### Request
Return the full material exactly.

### Dataset excerpt
====================

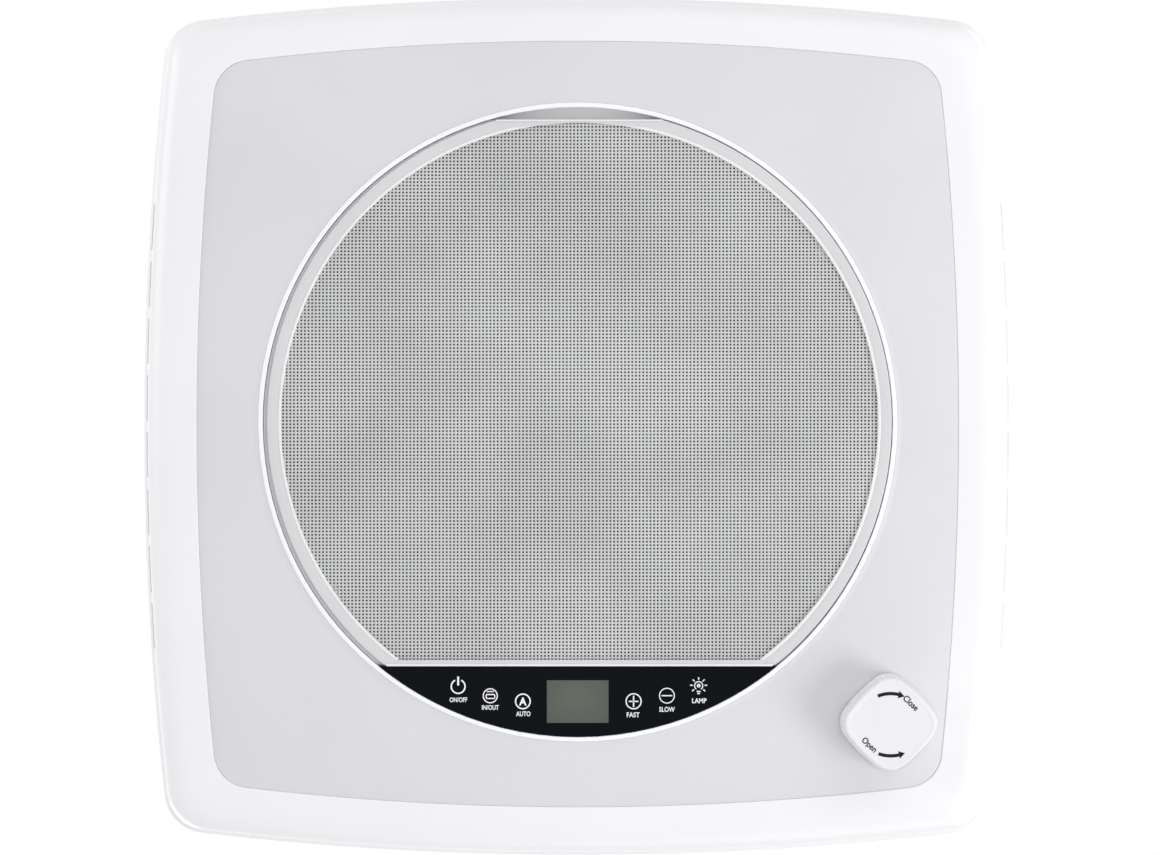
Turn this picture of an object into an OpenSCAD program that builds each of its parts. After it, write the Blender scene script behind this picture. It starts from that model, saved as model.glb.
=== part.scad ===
// Roof hatch fan: a square roof vent with a hinged lid, a fan and a ceiling trim with screen and controls.
// +Z points to the sky and z = 0 is the roof's outer surface, with the origin on the fan axis.
// -Y is the side of the control strip, +Y the side of the lid hinge, and the crank is at -X, -Y.

/* [Roof] */
// Side of the square hole in the roof
hole_w = 356; // [352:1:360]
// Thickness of the roof between flange and ceiling trim
roof_t = 50; // [46:1:58]

/* [Base frame] */
// Side of the square roof flange
flange_w = 412; // [406:1:422]
// Thickness of the roof flange
flange_t = 3; // [2:0.5:4]
// Corner radius of the roof flange
flange_r = 36; // [30:1:42]
// Thickness of the gasket under the flange
gasket_t = 2; // [1:0.5:3]
// Wall of the neck and of the coaming
frame_wall = 3; // [2.5:0.5:4]
// Gap between neck and roof hole on each side
neck_gap = 3; // [2:0.5:4]
// Outer side of the square coaming
coaming_w = 366; // [364:1:370]
// Height of the coaming above the flange
coaming_h = 45; // [42:1:46]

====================

### Solution to the exercise
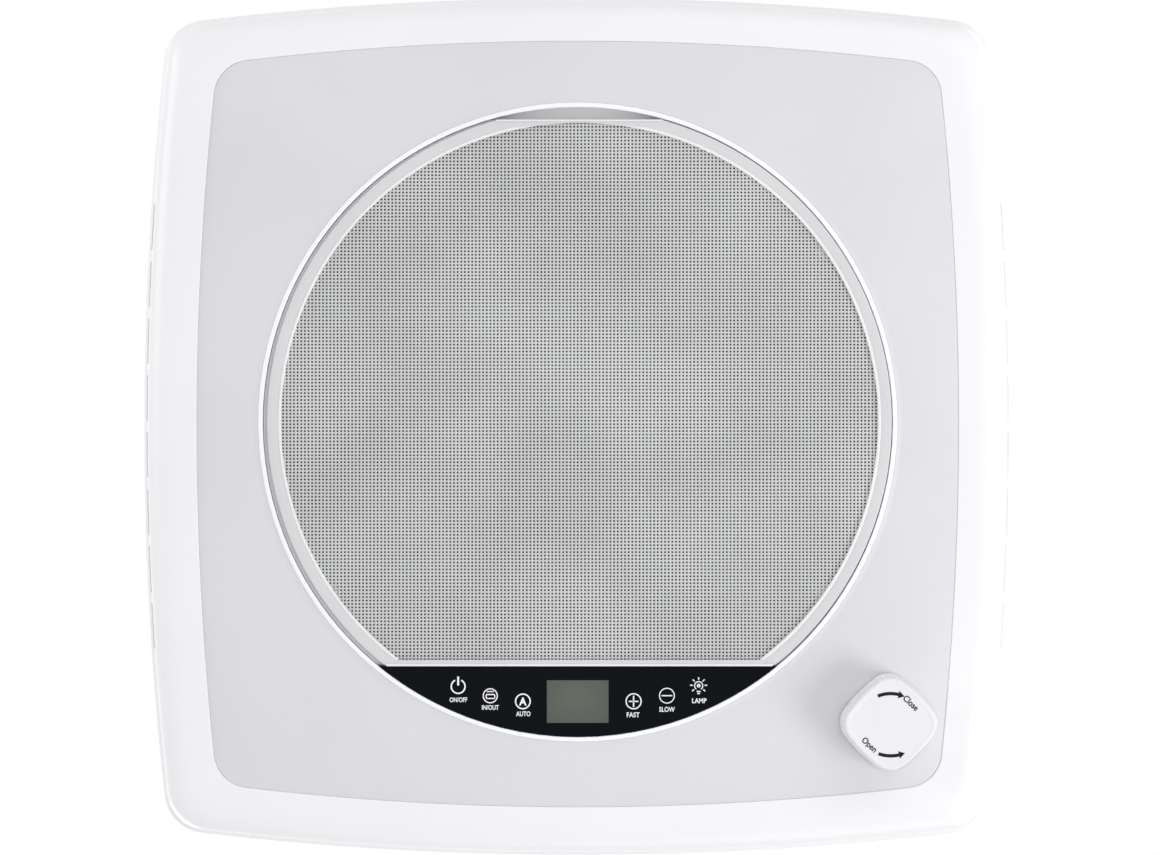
Turn this picture of an object into an OpenSCAD program that builds each of its parts. After it, write the Blender scene script behind this picture. It starts from that model, saved as model.glb.
=== part.scad ===
// Roof hatch fan: a square roof vent with a hinged lid, a fan and a ceiling trim with screen and controls.
// +Z points to the sky and z = 0 is the roof's outer surface, with the origin on the fan axis.
// -Y is the side of the control strip, +Y the side of the lid hinge, and the crank is at -X, -Y.

/* [Roof] */
// Side of the square hole in the roof
hole_w = 356; // [352:1:360]
// Thickness of the roof between flange and ceiling trim
roof_t = 50; // [46:1:58]

/* [Base frame] */
// Side of the square roof flange
flange_w = 412; // [406:1:422]
// Thickness of the roof flange
flange_t = 3; // [2:0.5:4]
// Corner radius of the roof flange
flange_r = 36; // [30:1:42]
// Thickness of the gasket under the flange
gasket_t = 2; // [1:0.5:3]
// Wall of the neck and of the coaming
frame_wall = 3; // [2.5:0.5:4]
// Gap between neck and roof hole on each side
neck_gap = 3; // [2:0.5:4]
// Outer side of the square coaming
coaming_w = 366; // [364:1:370]
// Height of the coaming above the flange
coaming_h = 45; // [42:1:46]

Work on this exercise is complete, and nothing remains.